KFST
- Fort Stockton, Texas; United States;
- Broadcast area: Fort Stockton–Alpine
- Frequency: 860 kHz
- Branding: KFST AM 860

Programming
- Format: Adult contemporary
- Affiliations: Westwood One

Ownership
- Owner: Fort Stockton Radio Co., Inc.
- Sister stations: KFST-FM

History
- First air date: May 6, 1954
- Call sign meaning: Fort Stockton

Technical information
- Licensing authority: FCC
- Facility ID: 22102
- Class: B
- Power: 250 watts
- Transmitter coordinates: 30°52′37″N 102°53′30″W﻿ / ﻿30.87694°N 102.89167°W

Links
- Public license information: Public file; LMS;
- Website: www.kfstradio.com

= KFST =

KFST (860 AM) and KFST-FM (94.3 FM) are radio stations in Fort Stockton, Texas, United States. They are owned and operated by the Fort Stockton Radio Co., Inc., and broadcast from studios southwest of the town on US 385. KFST broadcasts an adult contemporary format on AM and a country music format on FM with specialty Spanish-language programming; the stations share some news and talk programming.

KFST as an AM station began broadcasting in May 1954, after a multi-year delay induced by an ownership complication. The FM frequency debuted 20 years later, in 1974.

==History==
On January 14, 1950, a group of five investors trading as the Fort Stockton Broadcasting Company applied to the Federal Communications Commission (FCC) for permission to build a new daytime-only radio station on 860 kHz with a power of 250 watts. The FCC granted the construction permit three months later on April 13, but while the investors hoped to get KFST going by August 1, the station remained off the air. It almost never started, at least under that ownership. One of the investors, Leonard R. Lyon, also owned KTXC in Big Spring. The FCC opened an investigation into the ownership interests of both stations in March 1951 after coming into possession of a letter written by Lyon that indicated possible unauthorized transfers of control, which had never received commission approval. It proposed a hearing into the Big Spring station and the revocation of the KFST permit, leading another company to apply for the frequency. After a days-long hearing in Big Spring in November 1951, FCC chairman Paul A. Walker rendered an initial decision reinstating KTXC and the KFST permit in August 1952, approving construction of KFST to continue in August 1953.

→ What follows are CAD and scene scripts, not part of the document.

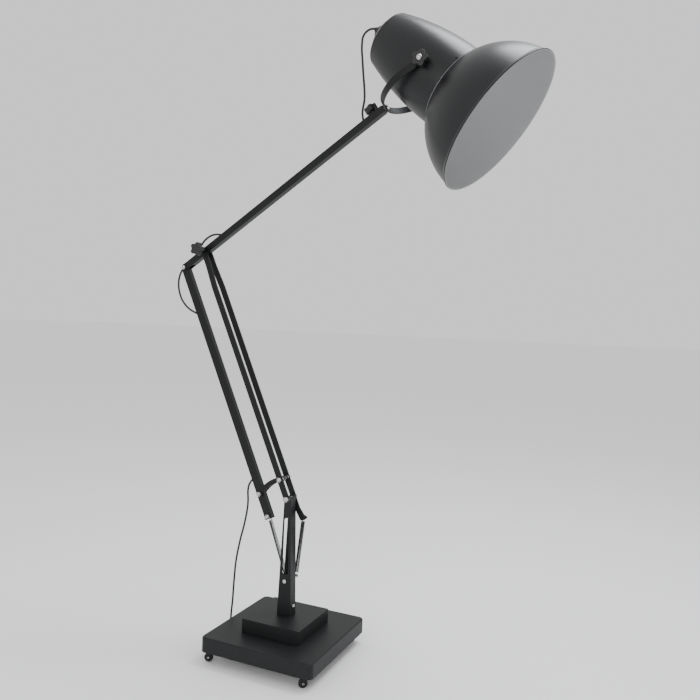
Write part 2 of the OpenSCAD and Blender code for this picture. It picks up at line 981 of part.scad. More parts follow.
rim = 3.1;
rim_h = 7;
collar_gap = 0.3;
collar_len = 12;
module bell() {
    neck_r = arc_r(house_arc, neck_at + collar_len, shade_wall) - collar_gap;
    outer = [for (s = run(rim_h, neck_at, 16)) [arc_r(bell_arc, s), s]];
    inner = [for (s = run(neck_at, rim_h, 16)) [arc_r(bell_arc, s, shade_wall), s]];
    w = shade_wall;
    color([0.1, 0.1, 0.11])
    at_shade()
    rotate_extrude()
        polygon(concat(
            [[mouth_r + rim - w, 0], [mouth_r + rim, 0]],
            outer,
            [[neck_r, neck_at], [neck_r, neck_at + collar_len],
             [neck_r - w, neck_at + collar_len], [neck_r - w, neck_at]],
            inner));
}

module rear_housing() {
    w = shade_wall;
    edge = 8;
    end_r = arc_r(house_arc, house_end);
    n = 6;
    corner = [for (i = [1:n]) let (a = 75 * i / n)
        [end_r - edge + edge * cos(a), house_end + edge * sin(a)]];
    inner_corner = [for (i = [n:-1:1]) let (a = 75 * i / n)
        [end_r - edge + (edge - w) * cos(a), house_end + (edge - w) * sin(a)]];
    cap = [cap_r + 0.1, cap_at + 2];
    color([0.1, 0.1, 0.11])
    difference() {
        at_shade()
        rotate_extrude()
            polygon(concat(
                [for (s = run(neck_at + 0.3, house_end, 14)) [arc_r(house_arc, s), s]],
                corner,
                [[58, 405.5], [41, 415.5], [27, 424], cap, [cap[0], cap[1] - w], [27, 424 - w * 1.3],
                 [41, 415.5 - w * 1.3], [58, 405.5 - w * 1.3]],
                inner_corner,
                [for (s = run(house_end, neck_at + 0.3, 14)) [arc_r(house_arc, s, w), s]]));
        along_y(shade_at, -2 * yoke_r, 2 * yoke_r, bolt_r);
        rivet_places()
            cylinder(r = 2, h = 12, center = true);
    }
}

rivet_s = 160;
module rivet_places() {
    at_shade()
        for (turn = [60:120:300])
            rotate(turn)
                translate([arc_r(house_arc, rivet_s), 0, rivet_s])
                    rotate([0, 90, 0])
                        children();
}

module shade_rivets() {
    color(black)
    rivet_places() {
        translate([0, 0, gap])
            cylinder(r = 3.5, h = 1.2);
        translate([0, 0, -shade_wall - 0.1])
            cylinder(r = 1.9, h = shade_wall + 1);
    }
}

module rear_cap() {
    color(black)
    at_shade()
    difference() {
        union() {
            translate([0, 0, cap_at - 3])
                cylinder(r = cap_r, h = cap_end - cap_at);
            translate([0, 0, cap_end - 3])
                cylinder(r1 = cap_r, r2 = cap_r - 3, h = 3);
        }
        translate([0, 0, cap_at - 4])
            cylinder(r = 6.1, h = 30);
    }
}

module cable_gland() {
    color(rubber)
    at_shade()
    difference() {
        union() {
            translate([0, 0, cap_end])
                cylinder(r = 9, h = 7);
            translate([0, 0, cap_end + 7])
                cylinder(r1 = 7, r2 = 4.5, h = gland_end - cap_end - 7);
            translate([0, 0, cap_end - 5])
                cylinder(r = 6, h = 6);
        }
        translate([0, 0, cap_end - 6])
            cylinder(r = cord_d / 2, h = 30);
    }
}

holder_mouth = 318;
holder_end = 372;
holder_r = 21;
socket_r = 13.6;
module lamp_holder() {
    color(black)
    at_shade()
    difference() {
        union() {
            translate([0, 0, holder_mouth])
                cylinder(r = holder_r, h = holder_end - holder_mouth);
            translate([0, 0, holder_end])
                cylinder(r1 = holder_r, r2 = 8, h = 9);
            translate([0, 0, holder_end])
                cylinder(r = 6, h = cap_end - 5 - holder_end);
        }
        translate([0, 0, holder_mouth - 1])
            cylinder(r = socket_r, h = 32);
        translate([0, 0, holder_end - 10])
            cylinder(r = 4, h = cap_end - holder_end + 20);
    }
}

globe = 30;
globe_s = 256;
globe_neck_r = 17;
module bulb_outline(inset) {
    throat = 15;
    circle_r = globe - inset;
    translate([0, 0, globe_s])
        sphere(r = circle_r);
    translate([0, 0, globe_s + throat])
        cylinder(r1 = sqrt(circle_r * circle_r - throat * throat), r2 = globe_neck_r - inset, h = 32);
    translate([0, 0, globe_s + 47])
        cylinder(r1 = globe_neck_r - inset, r2 = socket_r - 0.3 - inset, h = 10);
    translate([0, 0, globe_s + 57])
        cylinder(r = socket_r - 0.3 - inset, h = 30 - inset);
}

module bulb() {
    color([0.95, 0.95, 0.92])
    at_shade()
    difference() {
        bulb_outline(0);
        bulb_outline(1);
    }
}

module pivot_studs() {
    inside = arc_r(house_arc, shade_pivot, shade_wall) - 0.8;
    out = yoke_r + yoke_t / 2 + gap + 17;
    color(steel)
    for (side = [-1, 1])
        translate([shade_at[0], side * inside, shade_at[1]])
            rotate([-90 * side, 0, 0]) {
                translate([0, 0, -4])
                    cylinder(r = 8, h = 4);
                cylinder(r = bolt_r, h = out - 12 - inside);
            }
}

bush_r = 8;
module pivot_bushes() {
    from = arc_r(house_arc, shade_pivot - bush_r) + 0.1;
    to = yoke_r - yoke_t / 2 - gap;
    color(rubber)
    for (side = [-1, 1])
        translate([shade_at[0], side * from, shade_at[1]])
            rotate([-90 * side, 0, 0])
                difference() {
                    cylinder(r = bush_r, h = to - from);
                    translate([0, 0, -1])
                        cylinder(r = bolt_r, h = 20);
                }
}

// ---- springs, as plain tubes ----

module spring_tube(foot, top, from, to) {
    span = top - foot;
    aim(foot, atan2(span[1], span[0]))
        translate([0, 0, from])
            difference() {
                cylinder(r = spring_d / 2, h = to - from);
                translate([0, 0, -1])
                    cylinder(r = spring_d / 2 - 1.6, h = to - from + 2);
            }
}

right_len = norm(right_top - right_foot);
left_len = norm(left_top - left_foot);

module spring_right_lower() {
    color(steel)
    translate([0, spring_y, 0])
        spring_tube(right_foot, right_top, spring_end, right_len / 2);
}

module spring_right_upper() {
    color(steel)
    translate([0, spring_y, 0])
        spring_tube(right_foot, right_top, right_len / 2, right_len - spring_end);
}

module spring_left_eye() {
    color(steel)
    spring_tube(left_foot, left_top, 10, left_eye);
}

module spring_left_lower() {
    color(steel)
    spring_tube(left_foot, left_top, left_eye, left_len / 2);
}

module spring_left_upper() {
    color(steel)
    spring_tube(left_foot, left_top, left_len / 2, left_len - left_eye - 4);
}

module spring_left_hook() {
    color(steel)
    spring_tube(left_foot, left_top, left_len - left_eye - 3.8, left_len - 13);
}

// ---- cord and plug ----

module cord_head() {
    color(rubber)
    tube_along(head_route, 2, cord_d);
}

module cord_elbow() {
    color(rubber)
    tube_along(elbow_route, 2, cord_d);
}

module cord_side() {
    color(rubber)
    tube_along(side_route, 2, cord_d);
}

module cord_lead() {
    color(rubber) {
        tube_along(lead_route, 1, cord_d);
        tube_along(tail_route, 1, cord_d, [0, 0, 1]);
    }
}

module cord_coil() {
    color(rubber)
    translate([coil_at[0], coil_at[1], 0])
        rotate_extrude()
            translate([coil_r - 1.5 * cord_d, 0])
                square([3 * cord_d, 2 * cord_d]);
}

module plug_body() {
    color(rubber)
    translate([tail_route[4][0], tail_route[4][1] - plug_size[1] / 2, 0])
        difference() {
            union() {
                cube([plug_size[0], plug_size[1], plug_size[2]]);
                for (side = [0, 1])
                    translate([0, side * plug_size[1], plug_size[2] / 2])
                        rotate([0, 90, 0])
                            cylinder(r = plug_size[2] / 2, h = plug_size[0]);
            }
            for (side = [-1, 1])
                translate([plug_size[0] - 8, plug_size[1] / 2 + side * plug_pin_gap / 2,
                        plug_size[2] / 2])
                    rotate([0, 90, 0])
                        cylinder(r = plug_shank_r, h = 9);
        }
}

module plug_pins() {
    color("gold")
    for (side = [-1, 1])
        translate([tail_route[4][0] + plug_size[0],
                tail_route[4][1] + side * plug_pin_gap / 2, plug_size[2] / 2])
            rotate([0, 90, 0]) {
                cylinder(r = plug_pin_r, h = plug_pin_len);
                translate([0, 0, -8])
                    cylinder(r = plug_shank_r, h = 8);
            }
}

base_cover();
ballast_plate();
base_bolts();
caster_stems();
plinth();
mast();
mast_foot();
mast_fasteners();
shoulder_bolt();
near_bar();
far_bar();
bar_spacers();
crank_bolts();
elbow_bolt();
crank_straps();
crank_pin();
push_rod();
rod_spring_pin();
rod_grommets();
upper_arm();
tail_bolt();
arm_end_plug();
arm_grommets();
elbow_knob();
arm_knob();
shade_knob_near();
shade_knob_far();
yoke();
yoke_stud();
rear_housing();
bell();
shade_rivets();
rear_cap();
cable_gland();
lamp_holder();
bulb();
pivot_studs();
pivot_bushes();
fork(0);  // fork_front_left
fork(1);  // fork_front_right
fork(2);  // fork_rear_left
fork(3);  // fork_rear_right
wheel(0);  // wheel_front_left
wheel(1);  // wheel_front_right
wheel(2);  // wheel_rear_left
wheel(3);  // wheel_rear_right
spring_right_lower();
spring_right_upper();
spring_left_eye();
spring_left_lower();
spring_left_upper();
spring_left_hook();
cord_head();
cord_elbow();
cord_side();
cord_lead();
cord_coil();
plug_body();
plug_pins();
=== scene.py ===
import json
import math
import bmesh
import bpy
from mathutils import Matrix, Vector
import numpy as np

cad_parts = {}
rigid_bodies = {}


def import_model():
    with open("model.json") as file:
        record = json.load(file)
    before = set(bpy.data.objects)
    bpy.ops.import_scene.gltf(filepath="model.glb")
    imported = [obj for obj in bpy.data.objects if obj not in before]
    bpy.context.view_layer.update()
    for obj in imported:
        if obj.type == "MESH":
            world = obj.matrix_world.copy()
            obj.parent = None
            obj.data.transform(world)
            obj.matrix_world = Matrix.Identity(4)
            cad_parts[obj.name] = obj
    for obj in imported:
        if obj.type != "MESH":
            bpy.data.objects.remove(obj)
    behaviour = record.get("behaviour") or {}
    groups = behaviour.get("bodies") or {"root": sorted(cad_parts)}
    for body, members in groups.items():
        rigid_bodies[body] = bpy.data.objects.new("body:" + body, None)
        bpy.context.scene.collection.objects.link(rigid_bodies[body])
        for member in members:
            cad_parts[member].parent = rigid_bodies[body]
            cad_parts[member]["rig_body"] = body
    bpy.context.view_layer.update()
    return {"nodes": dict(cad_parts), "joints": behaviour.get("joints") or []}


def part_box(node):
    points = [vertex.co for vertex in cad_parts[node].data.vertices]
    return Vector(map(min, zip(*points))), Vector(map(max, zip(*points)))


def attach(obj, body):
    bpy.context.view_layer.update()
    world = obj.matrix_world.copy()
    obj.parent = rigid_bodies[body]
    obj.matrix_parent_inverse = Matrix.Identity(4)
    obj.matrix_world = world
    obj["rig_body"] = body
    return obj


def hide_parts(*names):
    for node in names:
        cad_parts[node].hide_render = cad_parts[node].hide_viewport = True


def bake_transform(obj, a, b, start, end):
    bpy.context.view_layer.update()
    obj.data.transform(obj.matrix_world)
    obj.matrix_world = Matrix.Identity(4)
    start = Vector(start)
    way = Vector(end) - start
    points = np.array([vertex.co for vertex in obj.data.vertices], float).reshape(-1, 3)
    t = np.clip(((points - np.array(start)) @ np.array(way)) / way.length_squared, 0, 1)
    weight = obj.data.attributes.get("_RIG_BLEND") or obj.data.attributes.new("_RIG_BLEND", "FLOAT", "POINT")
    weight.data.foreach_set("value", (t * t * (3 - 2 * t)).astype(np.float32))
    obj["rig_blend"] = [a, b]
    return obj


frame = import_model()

mm = 0.001
# Crease and flatness angles in degrees, weld distance in metres
meshLook = {"crease": 40, "bevelCrease": 38, "flat": 0.6, "weld": 1e-6}


# Places taken from the frame

joints = {joint["name"]: joint for joint in frame["joints"]}


def jointAt(name):
    return Vector(joints[name]["pos_m"])


def inPlane(degrees):  # a direction in the arm's plane, measured up from +X
    return Vector((math.cos(math.radians(degrees)), 0, math.sin(math.radians(degrees))))


def frameAt(origin, along):  # local Z runs along a direction in the arm's plane, Y stays across
    z = along.normalized()
    y = Vector((0, 1, 0))
    turn = Matrix((y.cross(z), y, z)).transposed().to_4x4()
    return Matrix.Translation(origin) @ turn


# Camera, floor and lights

cameraLook = {"place": (0.9929, -1.8177, 0.9745), "yaw": -24.312, "pitch": -2.382, "roll": 2.209,
              "lens": 37.06, "sensor": 36.0, "farthest": 120}
studio = {"floorSize": 90.0, "floorColour": (0.93, 0.93, 0.93), "worldColour": (1.0, 1.0, 1.0),
          "worldStrength": 1.0}
lightLook = {"keyLight": {"place": (1.0, 0.5, 3.3), "target": (0.35, 0, 1.65), "size": 1.3,
                          "power": 70.0, "colour": (0.93, 0.96, 1.0)},
             "fillLight": {"place": (0.3, -3.2, 1.4), "target": (0.2, 0, 1.0), "size": 1.6,
                           "power": 26.0, "colour": (1.0, 1.0, 1.0)}}


def makeCamera():
    look = cameraLook
    yaw, pitch, roll = (math.radians(look[key]) for key in ("yaw", "pitch", "roll"))
    ahead = Vector((math.sin(yaw) * math.cos(pitch), math.cos(yaw) * math.cos(pitch),
                    math.sin(pitch)))
    side = ahead.cross(Vector((0, 0, 1))).normalized()
    above = side.cross(ahead)
    right = side * math.cos(roll) + above * math.sin(roll)
    up = above * math.cos(roll) - side * math.sin(roll)
    camera = bpy.data.objects.new("studioCamera", bpy.data.cameras.new("studioCamera"))
    bpy.context.scene.collection.objects.link(camera)
    turn = Matrix((right, up, -ahead)).transposed().to_4x4()
    camera.matrix_world = Matrix.Translation(look["place"]) @ turn
    camera.data.lens = look["lens"]
    camera.data.sensor_width = look["sensor"]
    camera.data.clip_end = look["farthest"]
    bpy.context.scene.camera = camera


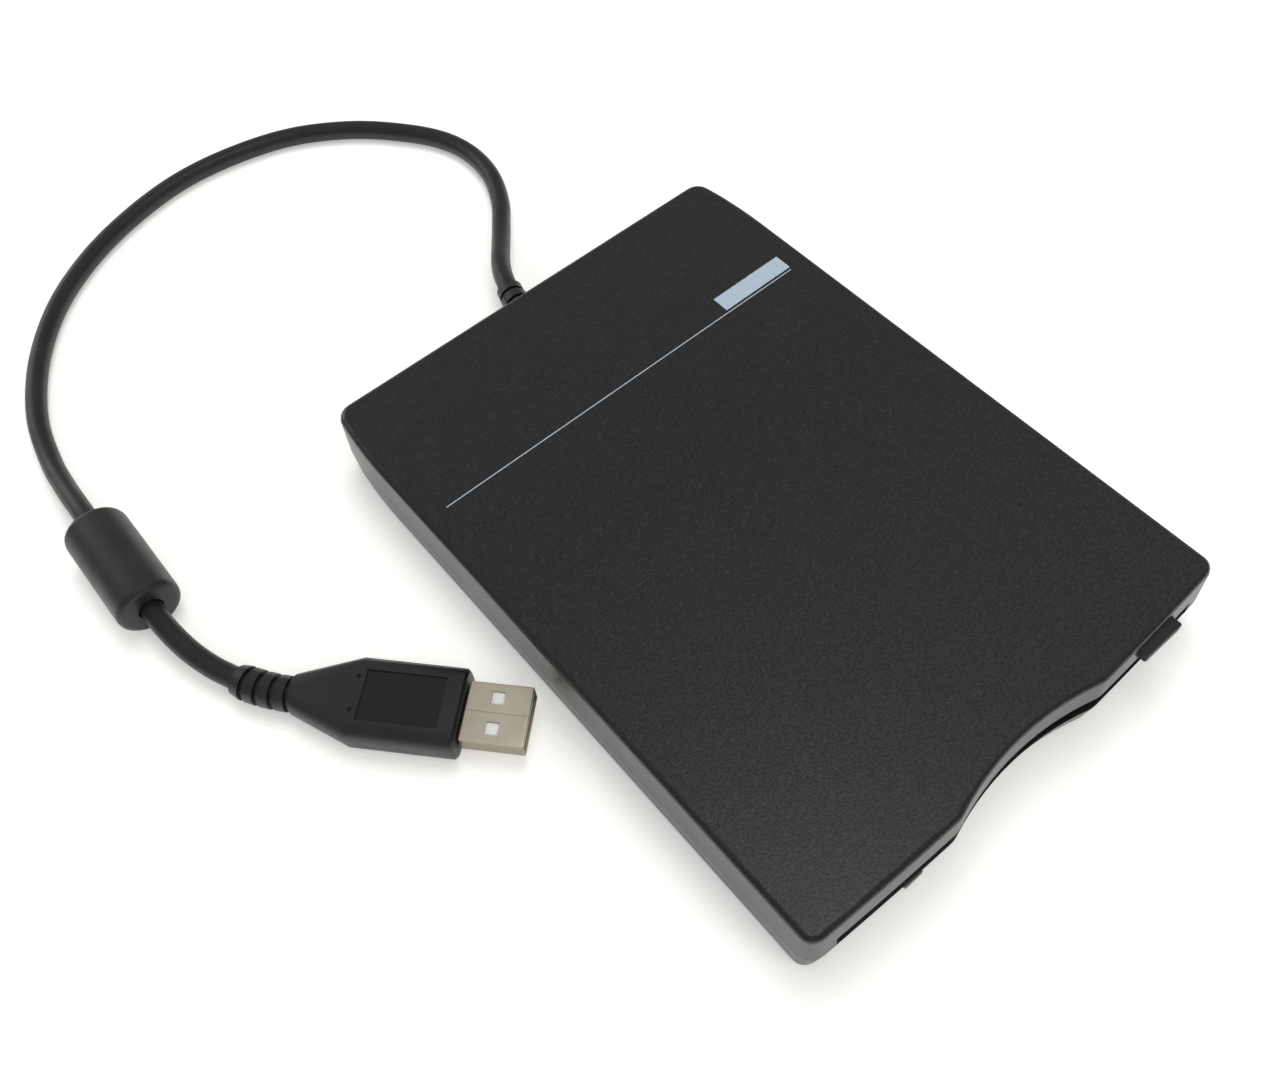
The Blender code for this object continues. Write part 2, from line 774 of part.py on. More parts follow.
def chassis():
    mid_x = chassis_in_x + chassis_sheet / 2
    mid_z = chassis_bottom + chassis_sheet / 2
    flange_top = slide_bottom + slide_sheet
    line = [(-mid_x, chassis_front_y, flange_top), (-mid_x, chassis_front_y, mid_z),
            (mid_x, chassis_front_y, mid_z), (mid_x, chassis_front_y, flange_top)]
    body = sheet("chassis", line, (0.0, chassis_rear_y - chassis_front_y, 0.0), chassis_sheet)
    ears = [((rod_x - rod_ear_half, y, chassis_bottom + chassis_sheet / 2),
             (rod_x + rod_ear_half, y + chassis_sheet, rod_z + rod_ear_half)) for y in rod_ear_places]
    join(body, boxes("chassis_rod_ears", ears, cutters))
    posts = [((x, y, mid_z), (x, y, lip_top_low - seat_gap)) for x, y in post_places]
    join(body, rods("chassis_posts", posts, post_radius, cutters, small_sides))
    slot_low = pin_z - carrier_drop - pin_radius - pin_slot_gap
    slot_wide = pin_radius + pin_slot_gap
    slots = [((-half_width, y - slot_wide, slot_low), (half_width, y + slot_wide, flange_top + overrun))
             for y in pin_places]
    cut(body, boxes("chassis_pin_slots", slots, cutters))
    rotor = [((0.0, spindle_y, chassis_bottom - overrun), (0.0, spindle_y, chassis_top + overrun))]
    cut(body, rods("chassis_rotor_window", rotor, rotor_radius + chassis_sheet, cutters))
    windows = [((chip_x - chip_half - gap, chip_y - chip_half - gap, chassis_bottom - overrun),
                (chip_x + chip_half + gap, chip_y + chip_half + gap, chassis_top + overrun)),
               ((-window_half, disk_rear_y - chassis_window_reach, chassis_bottom - overrun),
                (window_half, disk_rear_y, chassis_top + overrun)),
               ((cable_x - cable_half - gap, chassis_rear_y - cable_grip - gap, chassis_bottom - overrun),
                (cable_x + cable_half + gap, chassis_rear_y + overrun, chassis_top + overrun))]
    cut(body, boxes("chassis_windows", windows, cutters))
    holes = [((x, y, chassis_bottom - overrun), (x, y, chassis_top + overrun)) for x, y in seat_places]
    cut(body, rods("chassis_screw_holes", holes, screw_shank_radius + gap, cutters, small_sides))
    bores = [((rod_x, chassis_front_y, rod_z), (rod_x, chassis_rear_y + overrun, rod_z))]
    cut(body, rods("chassis_rod_bores", bores, rod_radius + seat_gap, cutters, small_sides))
    return finish(body, zinc_sheet())


def slanted_slot(y):
    # Outline in the side view of one cam slot in the slide plate's flange
    slope = math.atan2(carrier_drop, eject_travel)
    radius = pin_radius + pin_slot_gap
    start = (y, pin_z)
    end = (y + eject_travel, pin_z - carrier_drop)
    points = arc(start, radius, math.pi / 2 - slope, math.pi * 3 / 2 - slope, 6)
    points += arc(end, radius, -math.pi / 2 - slope, math.pi / 2 - slope, 6)
    return points


def slide_plate():
    mid_x = slide_in_x + slide_sheet / 2
    mid_z = slide_bottom + slide_sheet / 2
    low = pin_z - carrier_drop - pin_radius - pin_slot_gap - flange_margin
    line = [(-mid_x, slide_front_y, low), (-mid_x, slide_front_y, mid_z),
            (mid_x, slide_front_y, mid_z), (mid_x, slide_front_y, low)]
    body = sheet("slide_plate", line, (0.0, slide_rear_y - slide_front_y, 0.0), slide_sheet)
    half = button_width / 2 - button_wall - tongue_play
    tongue = [((button_x - half, tongue_front_y, slide_bottom),
               (button_x + half, slide_front_y + slide_sheet, slide_top))]
    join(body, boxes("slide_tongue", tongue, cutters))
    for i, y in enumerate(pin_places):
        outline = [(a, b) for a, b in slanted_slot(y)]
        slot = loft(f"slide_cam_slot_{i + 1}", [[(side * half_width, a, b) for a, b in outline]
                                                for side in (-1, 1)], cutters)
        cut(body, slot)
    window = [((-window_half - gap, disk_rear_y - window_reach, slide_bottom - overrun),
               (window_half + gap, slide_rear_y + overrun, slide_top + overrun)),
              ((-slide_opening_half, slide_front_y + slide_band, slide_bottom - overrun),
               (slide_opening_half, disk_rear_y - window_reach - slide_band, slide_top + overrun))]
    cut(body, boxes("slide_windows", window, cutters))
    return finish(body, zinc_sheet())


slide_opening_inset = 15.0 * mm
slide_opening_half = disk_width / 2 - slide_opening_inset
slide_band = 8.0 * mm
tongue_front_y = corner_y + gap


def disk_carrier():
    mid_x = carrier_in_x + carrier_sheet / 2
    roof_z = bay_roof + carrier_sheet / 2
    lip_z = bay_floor - carrier_sheet / 2
    lip_x = carrier_in_x - carrier_lip
    half_line = [(lip_x, lip_z), (mid_x, lip_z), (mid_x, roof_z)]
    line = [(-x, carrier_front_y, z) for x, z in half_line]
    line += [(x, carrier_front_y, z) for x, z in reversed(half_line)]
    run = disk_rear_y + wing_reach - carrier_front_y
    body = sheet("disk_carrier", line, (0.0, run, 0.0), carrier_sheet)
    pins = []
    for y in pin_places:
        for side in (-1, 1):
            pins.append(((side * mid_x, y, pin_z), (side * pin_end_x, y, pin_z)))
    join(body, rods("carrier_pins", pins, pin_radius, cutters, small_sides))
    stud = [((lever_x, lever_y, roof_z), (lever_x, lever_y, lever_top + seat_gap))]
    join(body, rods("carrier_stud", stud, stud_radius, cutters, small_sides))
    rear = disk_rear_y + wing_reach + overrun
    front = disk_rear_y - carrier_clear
    cuts = [((-window_half, disk_rear_y - window_reach, bay_roof - overrun),
             (window_half, front + overrun, carrier_top + overrun)),
            ((-wing_edge, front, bay_floor - carrier_sheet - overrun),
             (half_width, rear, carrier_top + overrun))]
    cut(body, boxes("carrier_window", cuts[:1], cutters))
    cut(body, boxes("carrier_rear_cut", cuts[1:], cutters))
    stud_place = (lever_x, lever_y)
    path = arc(stud_place, lever_arm + lever_path_half, lever_rest, lever_rest + lever_sweep, 10)
    path += arc(stud_place, lever_arm - lever_path_half, lever_rest + lever_sweep, lever_rest, 10)
    cut(body, plate("carrier_lever_path", path, bay_roof - overrun, carrier_top + overrun, cutters))
    ends = []
    for angle in (lever_rest, lever_rest + lever_sweep):
        x = lever_x + lever_arm * math.cos(angle)
        y = lever_y + lever_arm * math.sin(angle)
        ends.append(((x, y, bay_roof - overrun), (x, y, carrier_top + overrun)))
    cut(body, rods("carrier_lever_path_ends", ends, lever_path_half, cutters, small_sides))
    openings = [((-carrier_opening_half, carrier_front_y + carrier_band, bay_roof - overrun),
                 (carrier_opening_half, disk_rear_y - window_reach - carrier_band, carrier_top + overrun))]
    cut(body, boxes("carrier_opening", openings, cutters))
    return finish(body, zinc_sheet())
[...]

With construction approved, work began on the studios in Fort Stockton's Springhirst Hotel as well as a transmitter site elsewhere. It began broadcasting on May 8, 1954. Over the following years, the station's ownership changed until only Clyde E. Thomas was left as sole owner in January 1955. He then sold the station to George Baker in 1956. In 1961, the commission approved the assignment of the license to a group including Billy H. Hubbs. Hubbs had previously started radio stations across West Texas and in New Mexico and Colorado; prior to that, he founded what became the Odessa American and Pecos Enterprise newspapers; the next year, Jim Hawkins became a station manager and later a part-owner. By 1964, the station aired 14 hours a week of programs in Spanish.

The FM station began as KPJH with a beautiful music format on November 6, 1974. Hawkins sold KFST and KPJH to George Day and Roy Parker in March 1983, starting four years of ownership changes that ended with Ken Ripley and William Gail Garlitz as owners by 1987. During this time, in 1986, KPJH became KFST-FM.

==Programming==
KFST and KFST-FM have separate music formats—adult contemporary and country, respectively. The stations share morning and noon hours of talk and news programming and air Texas State Network radio news. KFST-FM airs Spanish-language programming on evenings and Sunday afternoons. The AM station offers high school sports and Texas Longhorns football, while Texas A&M Aggies football airs on FM.